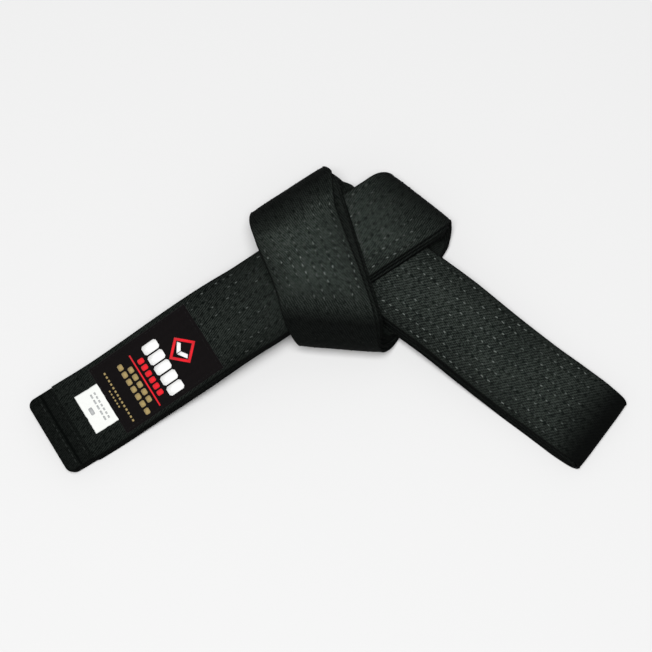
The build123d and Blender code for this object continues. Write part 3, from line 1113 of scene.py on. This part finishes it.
def diamond_frame():
    """Four mitred bars round the label's diamond."""
    corners = [(0, -1), (1, 0), (0, 1), (-1, 0)]
    inner = diamond_radius - diamond_width
    x = label_start + diamond_middle
    return [
        plate([
            (a0 * diamond_radius, x + x0 * diamond_radius), (a1 * diamond_radius, x + x1 * diamond_radius),
            (a1 * inner, x + x1 * inner), (a0 * inner, x + x0 * inner),
        ], label_art_top)
        for (a0, x0), (a1, x1) in zip(corners, corners[1:] + corners[:1])
    ]


def label_wave(across, x):
    """The label follows the padded belt under it a little."""
    return 0.05 * np.sin(across * 2 * pi / row_spacing) + 0.06 * np.sin(x / 6.0 + across / 8.0)


def tab_wave(across, x):
    """The tab lies a little unevenly."""
    return 0.05 * np.sin(across / 3.0) + 0.04 * np.sin(x / 2.5)


def tail_stitches(across, x, direction, height, length, **size):
    """A row of stitches on the left tail. Their direction is a move across it and along it."""
    across, x = np.broadcast_arrays(across, x)
    centres = on_left_tail(across, x, height)
    ahead = on_left_tail(across + direction[0], x + direction[1], height)
    out = tail_run(left_tail, x, 1)[2]
    return stitch_mesh(centres, unit(ahead - centres), out, np.full(len(x), length), **size)


def label_border():
    """A row of small stitches along each border of the label."""
    half = label_half_width - label_stitch_inset
    x_ends = (label_start + label_stitch_inset, label_stop - label_stitch_inset)
    x = np.arange(*x_ends, label_stitch_pitch)
    across = np.arange(-half + label_stitch_pitch / 2, half, label_stitch_pitch)
    rows = [(side * half, x, (0, 1)) for side in (-1, 1)] + [(across, x_end, (1, 0)) for x_end in x_ends]
    top = label_top + label_stitch_rise
    return [tail_stitches(*row, top, label_stitch_length, width=0.35, thickness=0.25) for row in rows]


label = new_piece("woven_label_cloth", label_satin, "label_satin", cloth_patch(
    label_half_width, label_start, label_stop, label_top, label_bottom, 0.75, label_wave))
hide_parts("woven_label")
flashes = [
    plate([(side * across, label_start + x) for across, x in flash], label_art_top) for side in (-1, 1)
]
label_white, label_red, label_gold = (
    new_piece(name, material, "label_satin", *bars(rows, label_start, label_art_top), *others)
    for name, material, rows, others in (
        ("label_white_marks", white_weave, white_rows, flashes),
        ("label_red_marks", red_weave, red_rows, diamond_frame()),
        ("label_gold_marks", gold_weave, gold_rows, ()),
    )
)
tab = new_piece("size_tab_cloth", tab_satin, "size_tab", cloth_patch(
    tab_half_width, label_stop - tab_tuck, label_stop + tab_length, tab_top, tab_bottom, 0.6, tab_wave))
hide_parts("size_tab")
tab_grey = new_piece(
    "size_tab_marks", tab_print, "size_tab", *bars(tab_rows, label_stop, tab_art_top)
)

label_stitches = new_piece("label_stitches", label_thread, "label_thread", *label_border())
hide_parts("label_stitching")
hem_across = np.arange(-hem_row_reach, hem_row_reach, hem_stitch_pitch)
hem_stitches = new_piece("hem_stitches", hem_thread, "belt_thread", *[
    tail_stitches(hem_across, left_tail.length - from_end, (1, 0), 0.0, hem_stitch_length)
    for from_end in hem_rows_from_end
])
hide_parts("hem_stitching")

for piece in (label, label_white, label_red, label_gold, tab, tab_grey, label_stitches, hem_stitches):
    bends(piece, *flap_joint)


# --- Floor, light and camera ---

# Places and sizes in metres
floor_size = 12.0
floor_height = -0.0004
floor_colour = (0.57, 0.57, 0.57, 1)
sky_strength = 0.28
lamp_place = Vector((-0.1, -0.45, 2.5))
lamp_size = 1.0
lamp_power = 88.0
camera_elevation = radians(75.5)
camera_distance = 0.905
camera_aim = Vector((-0.0012, -0.0024, 0.010))
# The lens's length and the sensor's width, in millimetres
camera_lens = 100.0
camera_sensor = 36.0


def looking_along(name, data, place, direction):
    """A light or a camera at a place, turned to look in a direction."""
    made = bpy.data.objects.new(name, data)
    made.location = place
    made.rotation_euler = direction.to_track_quat("-Z", "Y").to_euler()
    bpy.context.scene.collection.objects.link(made)
    return made


bpy.ops.mesh.primitive_plane_add(size=floor_size, location=(0, 0, floor_height))
floor = bpy.context.object
floor.name = "floor"
paper = bpy.data.materials.new("pale_floor")
paper.use_nodes = True
paper.node_tree.nodes["Principled BSDF"].inputs["Base Color"].default_value = floor_colour
paper.node_tree.nodes["Principled BSDF"].inputs["Roughness"].default_value = 0.9
floor.data.materials.append(paper)

world = bpy.data.worlds.new("studio")
world.use_nodes = True
world.node_tree.nodes["Background"].inputs["Color"].default_value = (1, 1, 1, 1)
world.node_tree.nodes["Background"].inputs["Strength"].default_value = sky_strength
bpy.context.scene.world = world
bpy.context.scene.view_settings.view_transform = "Standard"
lamp = bpy.data.lights.new("overhead", "AREA")
lamp.shape = "SQUARE"
lamp.size = lamp_size
lamp.energy = lamp_power
looking_along("overhead", lamp, lamp_place, -lamp_place)

view = bpy.data.cameras.new("camera")
view.lens = camera_lens
view.sensor_width = camera_sensor
back = Vector((0.0, -cos(camera_elevation), sin(camera_elevation)))
bpy.context.scene.camera = looking_along("camera", view, camera_aim + back * camera_distance, -back)
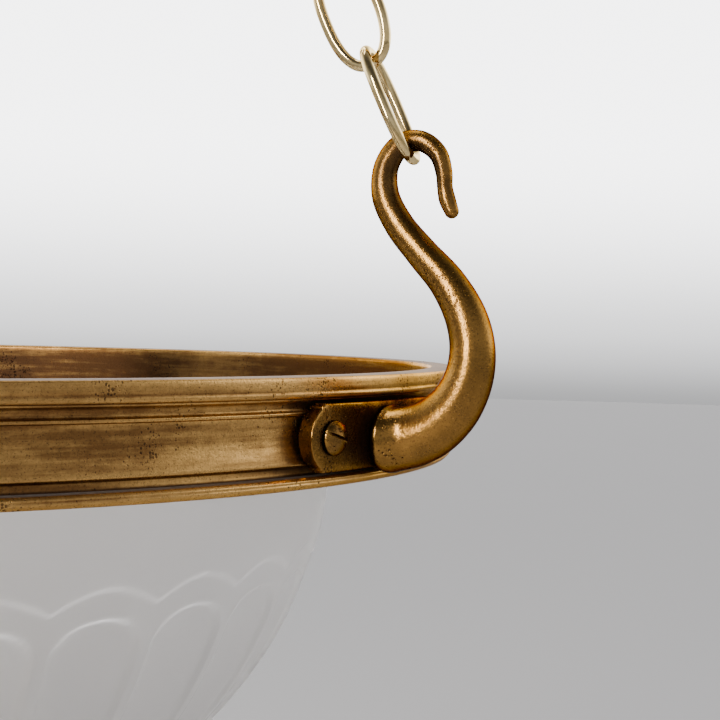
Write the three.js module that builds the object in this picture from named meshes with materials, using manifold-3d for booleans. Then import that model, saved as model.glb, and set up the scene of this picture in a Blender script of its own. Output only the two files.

======

TASK TO COMPLETE —
Repeat the preceding lines exactly, please, every one of them.

PROBLEM SOLUTION —
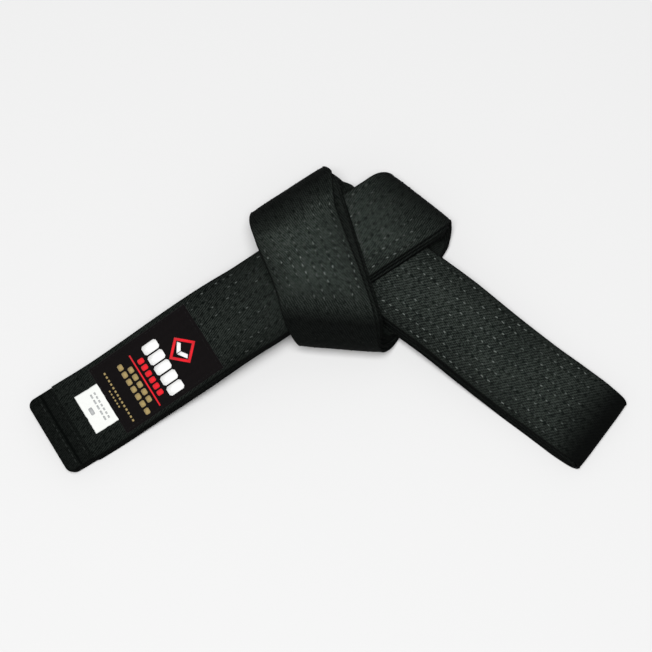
The build123d and Blender code for this object continues. Write part 3, from line 1113 of scene.py on. This part finishes it.
def diamond_frame():
    """Four mitred bars round the label's diamond."""
    corners = [(0, -1), (1, 0), (0, 1), (-1, 0)]
    inner = diamond_radius - diamond_width
    x = label_start + diamond_middle
    return [
        plate([
            (a0 * diamond_radius, x + x0 * diamond_radius), (a1 * diamond_radius, x + x1 * diamond_radius),
            (a1 * inner, x + x1 * inner), (a0 * inner, x + x0 * inner),
        ], label_art_top)
        for (a0, x0), (a1, x1) in zip(corners, corners[1:] + corners[:1])
    ]


def label_wave(across, x):
    """The label follows the padded belt under it a little."""
    return 0.05 * np.sin(across * 2 * pi / row_spacing) + 0.06 * np.sin(x / 6.0 + across / 8.0)


def tab_wave(across, x):
    """The tab lies a little unevenly."""
    return 0.05 * np.sin(across / 3.0) + 0.04 * np.sin(x / 2.5)


def tail_stitches(across, x, direction, height, length, **size):
    """A row of stitches on the left tail. Their direction is a move across it and along it."""
    across, x = np.broadcast_arrays(across, x)
    centres = on_left_tail(across, x, height)
    ahead = on_left_tail(across + direction[0], x + direction[1], height)
    out = tail_run(left_tail, x, 1)[2]
    return stitch_mesh(centres, unit(ahead - centres), out, np.full(len(x), length), **size)


def label_border():
    """A row of small stitches along each border of the label."""
    half = label_half_width - label_stitch_inset
    x_ends = (label_start + label_stitch_inset, label_stop - label_stitch_inset)
    x = np.arange(*x_ends, label_stitch_pitch)
    across = np.arange(-half + label_stitch_pitch / 2, half, label_stitch_pitch)
    rows = [(side * half, x, (0, 1)) for side in (-1, 1)] + [(across, x_end, (1, 0)) for x_end in x_ends]
    top = label_top + label_stitch_rise
    return [tail_stitches(*row, top, label_stitch_length, width=0.35, thickness=0.25) for row in rows]


label = new_piece("woven_label_cloth", label_satin, "label_satin", cloth_patch(
    label_half_width, label_start, label_stop, label_top, label_bottom, 0.75, label_wave))
hide_parts("woven_label")
flashes = [
    plate([(side * across, label_start + x) for across, x in flash], label_art_top) for side in (-1, 1)
]
label_white, label_red, label_gold = (
    new_piece(name, material, "label_satin", *bars(rows, label_start, label_art_top), *others)
    for name, material, rows, others in (
        ("label_white_marks", white_weave, white_rows, flashes),
        ("label_red_marks", red_weave, red_rows, diamond_frame()),
        ("label_gold_marks", gold_weave, gold_rows, ()),
    )
)
tab = new_piece("size_tab_cloth", tab_satin, "size_tab", cloth_patch(
    tab_half_width, label_stop - tab_tuck, label_stop + tab_length, tab_top, tab_bottom, 0.6, tab_wave))
hide_parts("size_tab")
tab_grey = new_piece(
    "size_tab_marks", tab_print, "size_tab", *bars(tab_rows, label_stop, tab_art_top)
)

label_stitches = new_piece("label_stitches", label_thread, "label_thread", *label_border())
hide_parts("label_stitching")
hem_across = np.arange(-hem_row_reach, hem_row_reach, hem_stitch_pitch)
hem_stitches = new_piece("hem_stitches", hem_thread, "belt_thread", *[
    tail_stitches(hem_across, left_tail.length - from_end, (1, 0), 0.0, hem_stitch_length)
    for from_end in hem_rows_from_end
])
hide_parts("hem_stitching")

for piece in (label, label_white, label_red, label_gold, tab, tab_grey, label_stitches, hem_stitches):
    bends(piece, *flap_joint)


# --- Floor, light and camera ---

# Places and sizes in metres
floor_size = 12.0
floor_height = -0.0004
floor_colour = (0.57, 0.57, 0.57, 1)
sky_strength = 0.28
lamp_place = Vector((-0.1, -0.45, 2.5))
lamp_size = 1.0
lamp_power = 88.0
camera_elevation = radians(75.5)
camera_distance = 0.905
camera_aim = Vector((-0.0012, -0.0024, 0.010))
# The lens's length and the sensor's width, in millimetres
camera_lens = 100.0
camera_sensor = 36.0


def looking_along(name, data, place, direction):
    """A light or a camera at a place, turned to look in a direction."""
    made = bpy.data.objects.new(name, data)
    made.location = place
    made.rotation_euler = direction.to_track_quat("-Z", "Y").to_euler()
    bpy.context.scene.collection.objects.link(made)
    return made


bpy.ops.mesh.primitive_plane_add(size=floor_size, location=(0, 0, floor_height))
floor = bpy.context.object
floor.name = "floor"
paper = bpy.data.materials.new("pale_floor")
paper.use_nodes = True
paper.node_tree.nodes["Principled BSDF"].inputs["Base Color"].default_value = floor_colour
paper.node_tree.nodes["Principled BSDF"].inputs["Roughness"].default_value = 0.9
floor.data.materials.append(paper)

world = bpy.data.worlds.new("studio")
world.use_nodes = True
world.node_tree.nodes["Background"].inputs["Color"].default_value = (1, 1, 1, 1)
world.node_tree.nodes["Background"].inputs["Strength"].default_value = sky_strength
bpy.context.scene.world = world
bpy.context.scene.view_settings.view_transform = "Standard"
lamp = bpy.data.lights.new("overhead", "AREA")
lamp.shape = "SQUARE"
lamp.size = lamp_size
lamp.energy = lamp_power
looking_along("overhead", lamp, lamp_place, -lamp_place)

view = bpy.data.cameras.new("camera")
view.lens = camera_lens
view.sensor_width = camera_sensor
back = Vector((0.0, -cos(camera_elevation), sin(camera_elevation)))
bpy.context.scene.camera = looking_along("camera", view, camera_aim + back * camera_distance, -back)
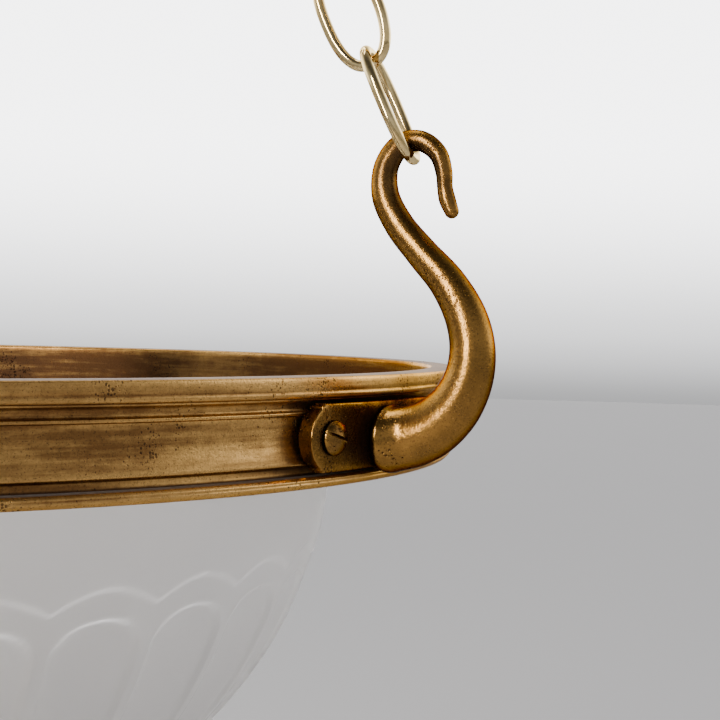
Write the three.js module that builds the object in this picture from named meshes with materials, using manifold-3d for booleans. Then import that model, saved as model.glb, and set up the scene of this picture in a Blender script of its own. Output only the two files.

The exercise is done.